As the discussion evolved, one of the panelists, Sgt. Maj. Brian Hess, the senior non-commissioned officer in G-3/5/7 at the command, offered his thoughts on overcoming unconscious bias. After initially asking the Soldiers in attendance whether they had overcome any biases during their lives, he offered up one of his own. A native of northern Minnesota, Hess had a humorous admission of a bias he had carried with him throughout his childhood.
“If you spoke to me with a Southern accent, you immediately lost 15 IQ points,” he joked. “There was no way around it, if you talked to me with that accent I assumed you were dumber than whatever it was you were saying.”
Hess credited his extensive travel and exposure within the military for his breaking of this bias, and explained how unfair and discreditable his assumptions had been.
“I conquered that bias by meeting people from the South, by living in the South,” he said. “I met extraordinarily intellectual and vibrant people from the South to the point that when I go back to Minnesota and I hear people talking about rednecks and hillbillies, I tell them to stop because they haven’t met anyone from there.
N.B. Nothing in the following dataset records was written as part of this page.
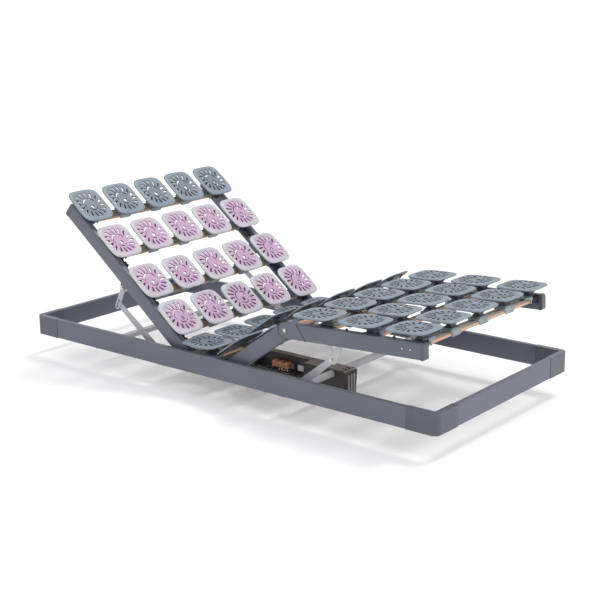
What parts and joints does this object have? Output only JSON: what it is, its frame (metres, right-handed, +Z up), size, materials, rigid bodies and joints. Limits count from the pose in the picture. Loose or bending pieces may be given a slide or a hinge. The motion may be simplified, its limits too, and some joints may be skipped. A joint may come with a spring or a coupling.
{
  "type": "adjustable bed base",
  "caption": "Adjustable bed base with a powered backrest and leg section, spring plates on cross slats and a twin drive below a fixed frame.",
  "frame": {"origin": "under the middle of the base frame, at the height of the drive's underside", "axes": "+X along the bed towards the foot end, +Y across the bed, +Z up"},
  "size_m": [2, 0.9, 0.7093],
  "materials": {
    "painted_frame": "satin slate grey powder coat",
    "frame_plastic": "satin moulded slate grey plastic",
    "plain_steel": "light silver-grey coated steel",
    "machined_steel": "turned bare steel",
    "grey_plate": "satin blue-grey moulded plastic",
    "pink_plate": "satin lilac-pink plastic with a light grey rim",
    "beech": "clear-lacquered laminated beech",
    "dark_housing": "fine-textured dark brown-black plastic",
    "connector": "orange-brown plastic"
  },
  "bodies": {
    "base": {"side_rail_near": "painted_frame", "side_rail_far": "painted_frame", "head_rail": "painted_frame", "foot_rail": "painted_frame", "corner_head_near": "frame_plastic", "corner_head_far": "frame_plastic", "corner_foot_near": "frame_plastic", "corner_foot_far": "frame_plastic", "head_cross_member": "plain_steel", "seat_rail_near": "painted_frame", "seat_rail_far": "painted_frame", "seat_slat": "beech", "seat_plates": "grey_plate", "head_bearing_near": "plain_steel", "head_bearing_far": "plain_steel", "foot_bearing_near": "plain_steel", "foot_bearing_far": "plain_steel", "drive_housing": "dark_housing", "drive_bottom_cover": "dark_housing", "shaft_cover_head": "dark_housing", "shaft_cover_foot": "dark_housing", "head_motor": "machined_steel", "foot_motor": "machined_steel", "connector_block": "connector"},
    "backrest": {"backrest_rail_near": "painted_frame", "backrest_rail_far": "painted_frame", "backrest_cap_near": "frame_plastic", "backrest_cap_far": "frame_plastic", "backrest_slat_1": "beech", "backrest_slat_2": "beech", "backrest_slat_3": "beech", "backrest_slat_4": "beech", "backrest_plates_1": "grey_plate", "backrest_plates_2": "pink_plate", "backrest_plates_3": "pink_plate", "backrest_plates_4": "pink_plate"},
    "thigh": {"thigh_rail_near": "painted_frame", "thigh_rail_far": "painted_frame", "thigh_slat_1": "beech", "thigh_slat_2": "beech", "thigh_plates_1": "grey_plate", "thigh_plates_2": "grey_plate"},
    "calf": {"calf_rail_near": "painted_frame", "calf_rail_far": "painted_frame", "knee_fitting_near": "painted_frame", "knee_fitting_far": "painted_frame", "calf_cap_near": "frame_plastic", "calf_cap_far": "frame_plastic", "calf_slat_1": "beech", "calf_slat_2": "beech", "calf_slat_3": "beech", "calf_plates_1": "grey_plate", "calf_plates_2": "grey_plate", "calf_plates_3": "grey_plate"},
    "head_shaft": {"head_shaft": "plain_steel"},
    "foot_shaft": {"foot_shaft": "plain_steel"},
    "head_links": {"head_link_near": "plain_steel", "head_link_far": "plain_steel"},
    "head_push": {"head_push_block": "machined_steel"},
    "foot_push": {"foot_push_block": "machined_steel"}
  },
  "joints": [
    {"name": "backrest_hinge", "type": "hinge", "parent": "base", "child": "backrest", "pos_m": [-0.1614, 0, 0.152], "axis": [0, 1, 0], "range_deg": [-38.4, 6.6]},
    {"name": "thigh_hinge", "type": "hinge", "parent": "base", "child": "thigh", "pos_m": [0.037, 0, 0.152], "axis": [0, -1, 0], "range_deg": [-35.5, 5]},
    {"name": "knee_hinge", "type": "hinge", "parent": "thigh", "child": "calf", "pos_m": [0.32006, 0, 0.32688], "axis": [0, -1, 0], "range_deg": [-4.6, 32.6]},
    {"name": "head_shaft_turn", "type": "hinge", "parent": "base", "child": "head_shaft", "pos_m": [-0.32, 0, 0.09], "axis": [0, 1, 0], "range_deg": [-48, 8.3]},
    {"name": "foot_shaft_turn", "type": "hinge", "parent": "base", "child": "foot_shaft", "pos_m": [0.336, 0, 0.101], "axis": [0, -1, 0], "range_deg": [-55.1, 7.8]},
    {"name": "head_link_turn", "type": "hinge", "parent": "backrest", "child": "head_links", "pos_m": [-0.536, 0, 0.34555], "axis": [0, 1, 0], "range_deg": [-10.8, 62.4]},
    {"name": "head_push_slide", "type": "slide", "parent": "base", "child": "head_push", "axis": [-1, 0, 0], "range_m": [-0.0445, 0.0077]},
    {"name": "foot_push_slide", "type": "slide", "parent": "base", "child": "foot_push", "axis": [1, 0, 0], "range_m": [-0.0512, 0.0075]}
  ],
  "couplings": [
    {"joint": "knee_hinge", "follows": "thigh_hinge", "ratio": -0.918},
    {"joint": "foot_shaft_turn", "follows": "thigh_hinge", "ratio": 1.55},
    {"joint": "foot_push_slide", "follows": "thigh_hinge", "m_per_rad": 0.082},
    {"joint": "head_shaft_turn", "follows": "backrest_hinge", "ratio": 1.248},
    {"joint": "head_link_turn", "follows": "backrest_hinge", "ratio": -1.623},
    {"joint": "head_push_slide", "follows": "backrest_hinge", "m_per_rad": 0.0657}
  ]
}
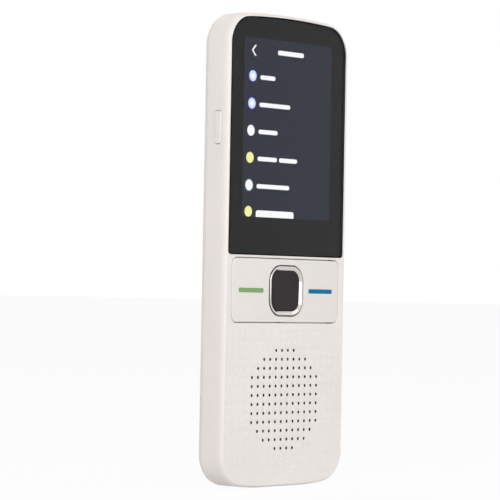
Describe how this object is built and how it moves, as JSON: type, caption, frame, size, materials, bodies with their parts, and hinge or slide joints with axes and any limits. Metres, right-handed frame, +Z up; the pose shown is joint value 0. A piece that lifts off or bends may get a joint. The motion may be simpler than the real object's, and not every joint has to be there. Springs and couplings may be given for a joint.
{
  "type": "handheld translator",
  "caption": "Slim candybar handheld translator: black display window over a rocking talk panel with a ringed centre key, and a round speaker grille below.",
  "frame": {"origin": "middle of the bottom end, on the surface it stands on", "axes": "+Z up the length, -Y out of the front face with the display, +X to the right as one looks at the front"},
  "size_m": [0.0509, 0.0102, 0.13],
  "materials": {
    "case_plastic": "fine satin, warm white with a trace of pink",
    "cover_glass": "black printed glass, polished",
    "green_print": "satin green",
    "blue_print": "satin blue",
    "key_chrome": "plated plastic, bright",
    "key_plastic": "dark, low gloss",
    "module_glass": "dark glass",
    "light_guide": "white",
    "sheet_steel": "bright sheet",
    "foam": "soft black",
    "flex": "amber film",
    "board": "green solder mask",
    "chip": "black",
    "paper_cone": "treated paper",
    "cell_foil": "laminated foil",
    "lead_wire": "insulated wire"
  },
  "bodies": {
    "case": {"front_housing": "case_plastic", "rear_cover": "case_plastic", "display_window": "cover_glass", "lcd_panel": "module_glass", "lcd_backlight": "light_guide", "lcd_tray": "sheet_steel", "key_frame": "sheet_steel", "processor_shield": "sheet_steel", "charge_socket_shell": "sheet_steel", "board_screws": "sheet_steel", "key_domes": "sheet_steel", "speaker_magnet": "sheet_steel", "speaker_mesh": "sheet_steel", "lcd_foam": "foam", "speaker_foam": "foam", "speaker_gasket": "foam", "microphone_boot": "foam", "window_adhesive": "foam", "battery_tape": "foam", "display_ribbon": "flex", "side_ribbon": "flex", "board_ribbon": "flex", "aerial": "flex", "main_board": "board", "charge_board": "board", "side_switch_board": "board", "battery_board": "board", "memory_chip": "chip", "wireless_module": "chip", "power_chip": "chip", "microphone": "chip", "side_switch": "chip", "display_connector": "chip", "side_connector": "chip", "ribbon_connector": "chip", "battery_connector": "chip", "charge_socket_tongue": "chip", "speaker_basket": "chip", "speaker_cone": "paper_cone", "battery_cell": "cell_foil", "battery_leads": "lead_wire"},
    "talk_panel": {"talk_rocker": "case_plastic", "green_mark": "green_print", "blue_mark": "blue_print"},
    "centre_key": {"key_ring": "key_chrome", "key_cap": "key_plastic"},
    "side_button": {"side_key": "case_plastic"}
  },
  "joints": [
    {"name": "talk_panel_rock", "type": "hinge", "parent": "case", "child": "talk_panel", "pos_m": [0, -0.0027, 0.0539], "axis": [0, 0, 1], "range_deg": [-1.2, 1.2], "stiffness_Nm_per_rad": 1},
    {"name": "centre_key_press", "type": "slide", "parent": "case", "child": "centre_key", "axis": [0, 1, 0], "range_m": [0, 0.00035], "stiffness_N_per_m": 3000, "springref_m": -0.0001},
    {"name": "side_key_press", "type": "slide", "parent": "case", "child": "side_button", "axis": [1, 0, 0], "range_m": [0, 0.0003], "stiffness_N_per_m": 3000, "springref_m": -0.0001}
  ]
}
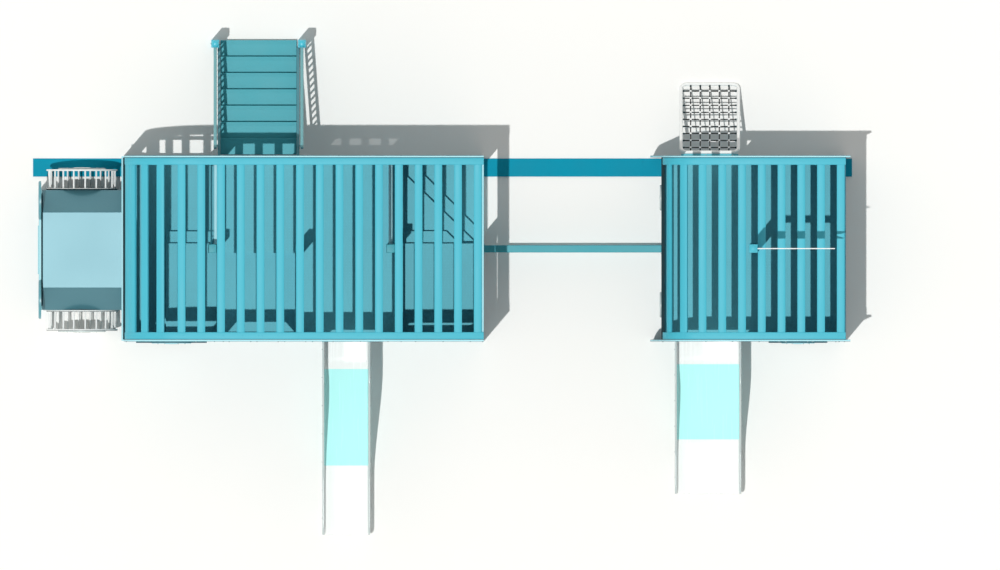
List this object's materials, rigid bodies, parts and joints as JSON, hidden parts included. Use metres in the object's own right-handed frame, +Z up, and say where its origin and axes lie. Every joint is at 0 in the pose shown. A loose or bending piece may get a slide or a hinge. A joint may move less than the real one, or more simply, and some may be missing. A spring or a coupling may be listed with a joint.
{
  "type": "playground slide unit",
  "caption": "Roofed playground unit on posts and panels with slides, a stair, a rope net climber, a slatted roof, a hood with barred wheels and a balance beam.",
  "frame": {"origin": "on the ground, at the centre of the whole unit's outline", "axes": "+Z up; X along the row of the two towers with the hood at -X; slides towards -Y"},
  "size_m": [12.285, 7.4285, 4.7],
  "materials": {
    "panel_teal": "satin, lightly textured sheet",
    "steel_teal": "satin powder coat",
    "steel_white": "satin powder coat",
    "hood_pale": "satin powder coat",
    "base_deep_teal": "satin powder coat",
    "slide_bed": "smooth moulded",
    "slide_side": "smooth moulded",
    "net_rope": "braided rope"
  },
  "bodies": {
    "root": {"left_front_wall": "panel_teal", "left_back_wall": "panel_teal", "left_dash_panel": "panel_teal", "left_end_panel": "panel_teal", "right_front_wall": "panel_teal", "right_back_wall": "panel_teal", "right_dash_panel": "panel_teal", "right_end_panel": "panel_teal", "left_wheel_disc": "panel_teal", "right_wheel_disc": "panel_teal", "main_deck": "steel_teal", "lower_deck": "steel_teal", "bay_divider": "steel_teal", "corner_steps": "steel_teal", "winding_steps": "steel_teal", "steps_side_panel": "steel_teal", "deck_post_left": "steel_teal", "deck_post_middle": "steel_teal", "deck_post_right": "steel_teal", "left_roof_slats": "steel_teal", "left_nose_slats": "steel_teal", "right_roof_slats": "steel_teal", "right_nose_slats": "steel_teal", "right_deck": "steel_teal", "mast": "steel_teal", "balance_beam": "steel_teal", "stair_stringer_left": "steel_teal", "stair_stringer_right": "steel_teal", "stair_tread_1": "steel_teal", "stair_tread_2": "steel_teal", "stair_tread_3": "steel_teal", "stair_tread_4": "steel_teal", "stair_tread_5": "steel_teal", "stair_tread_6": "steel_teal", "stair_tread_7": "steel_teal", "stair_balustrade_left": "steel_teal", "stair_balustrade_right": "steel_teal", "slide_1_foot": "steel_teal", "slide_2_foot": "steel_teal", "slide_1_guard_bar": "steel_teal", "deck_guard_left": "steel_white", "deck_guard_right": "steel_white", "hood_wheel_front": "steel_white", "hood_wheel_back": "steel_white", "net_frame": "steel_white", "hood_shell": "hood_pale", "hood_front_panel": "hood_pale", "hood_lamp_front": "hood_pale", "hood_lamp_back": "hood_pale", "right_lamp_front": "hood_pale", "right_lamp_back": "hood_pale", "flag": "hood_pale", "base_board": "base_deep_teal", "slide_1_bed": "slide_bed", "slide_2_bed": "slide_bed", "slide_1_side_left": "slide_side", "slide_1_side_right": "slide_side", "slide_2_side_left": "slide_side", "slide_2_side_right": "slide_side", "rope_net": "net_rope"}
  },
  "joints": []
}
Those are some of the best people in our country.”
The bias that Hess described, and the lack of exposure that preceded it, were in his mind the target of Project Inclusion.
“The only way I was able to conquer that bias was to actually know those people, and I think that is what this program at its root is trying to do.”
As the discussion concluded, Maj. Gen. Mosser highlighted some of the key takeaways for the path ahead. He spoke about the importance of open and engaged communication, developing trust with your fellow Soldiers through invested conversations, and embracing the movement by sharing personal stories. In the end, he explained, it serves the mission.
“Take to heart the things that we’ve talked about,” Mosser said as he wrapped up the panel discussion. “Help us as a command understand each other better. Your Soldiers will feel good about being a part of this team and understand that they are a part of something bigger than themselves. And when that happens, I promise you…you will be surprised at what we can accomplish.”